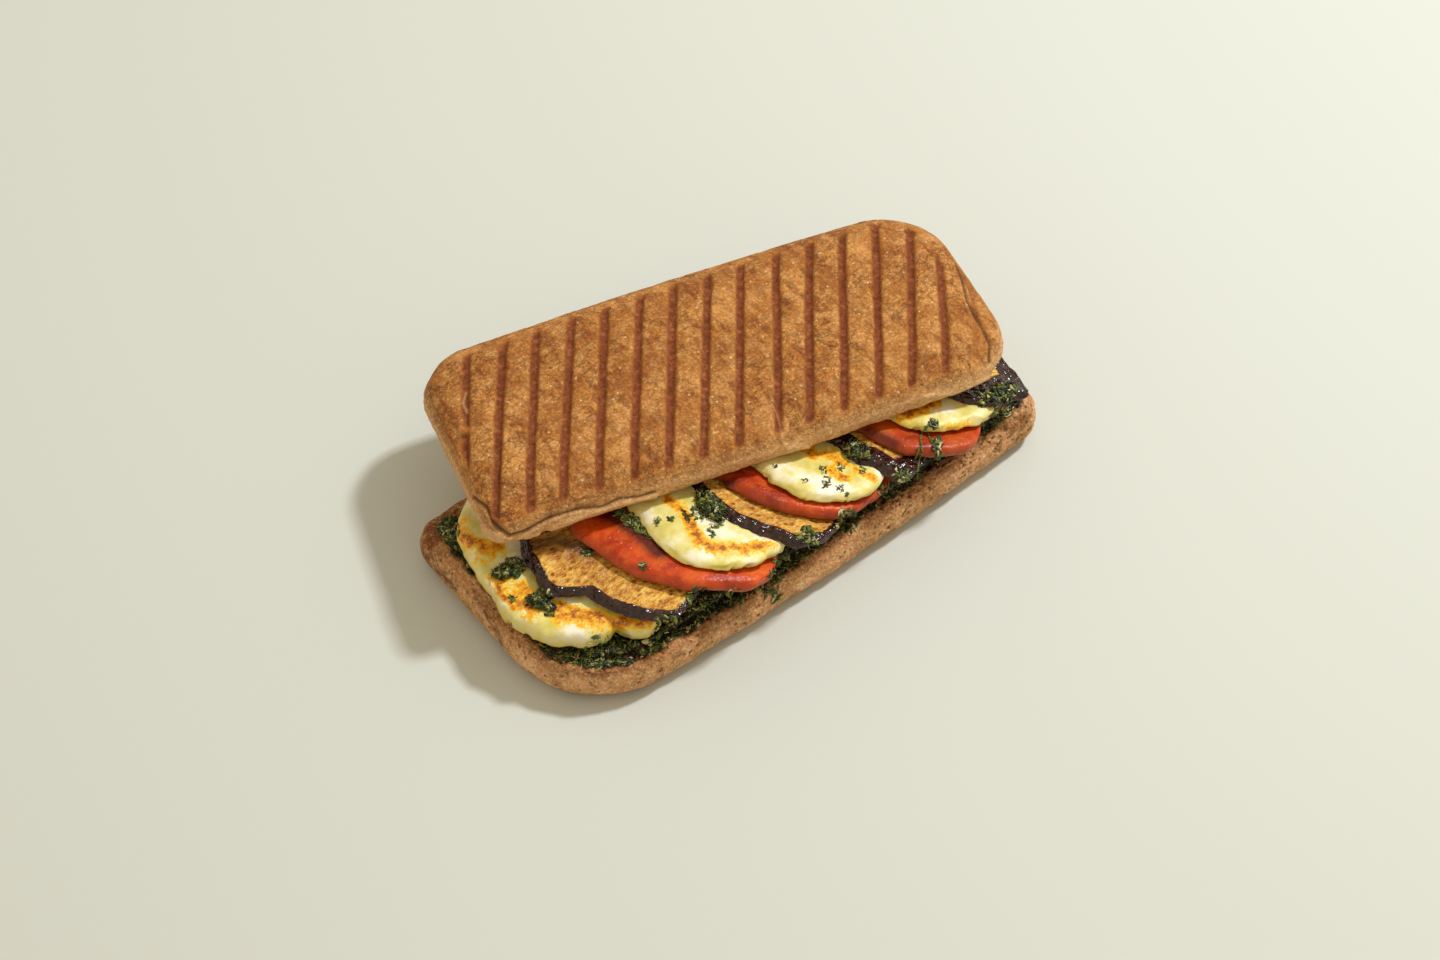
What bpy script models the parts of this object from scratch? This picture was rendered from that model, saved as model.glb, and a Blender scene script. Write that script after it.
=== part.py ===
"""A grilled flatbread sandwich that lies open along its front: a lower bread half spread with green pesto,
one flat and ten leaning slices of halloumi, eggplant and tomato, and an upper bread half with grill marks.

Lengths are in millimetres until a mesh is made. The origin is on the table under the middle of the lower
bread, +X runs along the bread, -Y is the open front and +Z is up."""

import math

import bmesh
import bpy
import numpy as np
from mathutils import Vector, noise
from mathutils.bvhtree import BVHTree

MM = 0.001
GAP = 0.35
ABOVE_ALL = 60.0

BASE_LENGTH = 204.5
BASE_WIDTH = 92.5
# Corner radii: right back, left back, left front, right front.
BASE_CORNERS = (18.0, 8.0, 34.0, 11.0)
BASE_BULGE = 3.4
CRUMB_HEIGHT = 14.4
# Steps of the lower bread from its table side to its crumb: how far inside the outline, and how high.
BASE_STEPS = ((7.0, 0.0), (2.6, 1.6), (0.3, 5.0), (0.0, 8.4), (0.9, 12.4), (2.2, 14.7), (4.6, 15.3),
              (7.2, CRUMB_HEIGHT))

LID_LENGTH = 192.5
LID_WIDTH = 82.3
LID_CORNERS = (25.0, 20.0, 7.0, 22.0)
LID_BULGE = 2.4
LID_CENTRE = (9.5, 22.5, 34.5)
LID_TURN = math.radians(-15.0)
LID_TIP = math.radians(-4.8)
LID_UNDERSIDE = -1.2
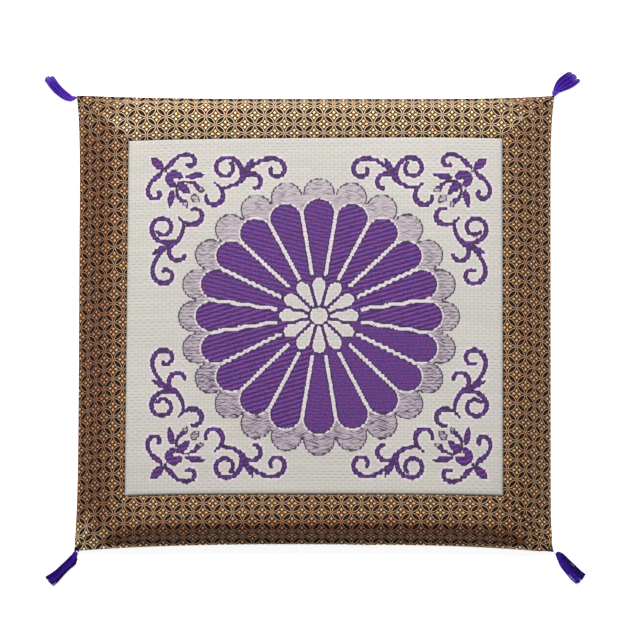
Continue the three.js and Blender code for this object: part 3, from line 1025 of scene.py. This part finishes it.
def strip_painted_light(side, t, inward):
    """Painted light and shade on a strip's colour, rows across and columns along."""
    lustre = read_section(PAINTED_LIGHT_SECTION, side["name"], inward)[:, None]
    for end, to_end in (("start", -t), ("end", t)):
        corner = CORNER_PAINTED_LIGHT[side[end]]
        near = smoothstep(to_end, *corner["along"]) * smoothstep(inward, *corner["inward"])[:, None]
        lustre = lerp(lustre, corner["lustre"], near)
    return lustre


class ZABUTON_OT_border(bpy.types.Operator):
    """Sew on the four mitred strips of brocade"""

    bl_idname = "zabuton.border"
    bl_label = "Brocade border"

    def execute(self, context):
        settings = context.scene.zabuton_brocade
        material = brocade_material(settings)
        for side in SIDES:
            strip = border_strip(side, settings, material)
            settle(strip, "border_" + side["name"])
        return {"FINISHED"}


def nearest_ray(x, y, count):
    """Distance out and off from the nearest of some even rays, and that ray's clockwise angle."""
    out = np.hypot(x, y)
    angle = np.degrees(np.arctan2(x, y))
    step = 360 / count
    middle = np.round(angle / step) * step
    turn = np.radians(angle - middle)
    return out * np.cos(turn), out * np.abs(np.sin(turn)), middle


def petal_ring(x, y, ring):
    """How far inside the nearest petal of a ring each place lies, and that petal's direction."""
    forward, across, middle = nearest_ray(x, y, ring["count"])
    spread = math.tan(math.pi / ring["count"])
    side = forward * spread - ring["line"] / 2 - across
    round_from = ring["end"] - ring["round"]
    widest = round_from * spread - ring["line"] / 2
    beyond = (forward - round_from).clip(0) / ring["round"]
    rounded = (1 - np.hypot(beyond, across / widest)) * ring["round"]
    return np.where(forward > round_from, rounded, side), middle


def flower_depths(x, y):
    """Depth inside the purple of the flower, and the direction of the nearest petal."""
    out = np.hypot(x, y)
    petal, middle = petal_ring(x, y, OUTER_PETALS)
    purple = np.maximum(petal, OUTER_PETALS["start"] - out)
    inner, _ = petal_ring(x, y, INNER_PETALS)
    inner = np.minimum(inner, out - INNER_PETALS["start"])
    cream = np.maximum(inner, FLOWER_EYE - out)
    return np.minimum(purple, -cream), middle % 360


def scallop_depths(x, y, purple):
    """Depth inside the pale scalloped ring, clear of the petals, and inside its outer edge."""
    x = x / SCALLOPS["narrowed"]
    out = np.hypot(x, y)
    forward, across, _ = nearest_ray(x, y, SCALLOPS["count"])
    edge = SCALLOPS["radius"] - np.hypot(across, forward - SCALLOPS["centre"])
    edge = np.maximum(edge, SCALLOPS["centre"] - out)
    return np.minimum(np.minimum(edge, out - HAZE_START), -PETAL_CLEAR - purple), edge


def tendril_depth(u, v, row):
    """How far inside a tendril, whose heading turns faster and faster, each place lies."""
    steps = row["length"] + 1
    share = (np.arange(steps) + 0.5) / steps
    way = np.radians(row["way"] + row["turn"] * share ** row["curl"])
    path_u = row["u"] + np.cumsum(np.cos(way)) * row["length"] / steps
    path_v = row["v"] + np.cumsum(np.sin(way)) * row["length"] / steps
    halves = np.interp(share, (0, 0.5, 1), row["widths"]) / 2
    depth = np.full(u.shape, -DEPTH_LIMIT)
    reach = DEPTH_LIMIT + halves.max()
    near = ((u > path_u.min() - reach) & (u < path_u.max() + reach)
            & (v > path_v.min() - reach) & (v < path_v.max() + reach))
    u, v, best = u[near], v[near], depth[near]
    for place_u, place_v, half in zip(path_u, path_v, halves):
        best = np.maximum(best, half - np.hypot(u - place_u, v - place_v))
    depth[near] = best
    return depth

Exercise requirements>
Up to and including the line with "import math", repeat the data exactly, starting from its first line; nothing else belongs in the response.

Reply>
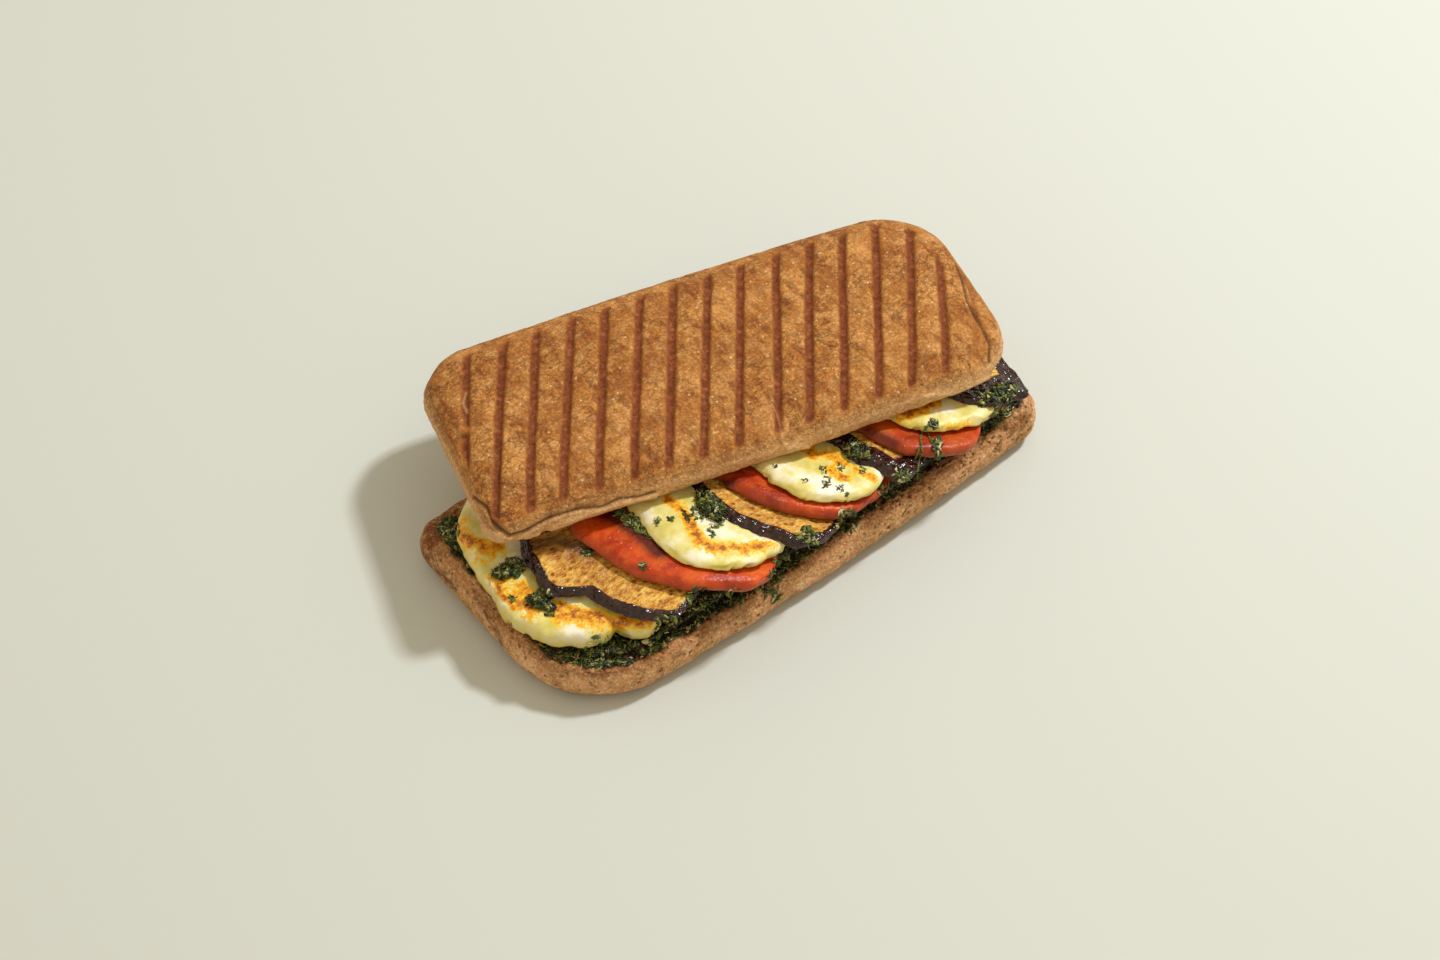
What bpy script models the parts of this object from scratch? This picture was rendered from that model, saved as model.glb, and a Blender scene script. Write that script after it.
=== part.py ===
"""A grilled flatbread sandwich that lies open along its front: a lower bread half spread with green pesto,
one flat and ten leaning slices of halloumi, eggplant and tomato, and an upper bread half with grill marks.

Lengths are in millimetres until a mesh is made. The origin is on the table under the middle of the lower
bread, +X runs along the bread, -Y is the open front and +Z is up."""

import math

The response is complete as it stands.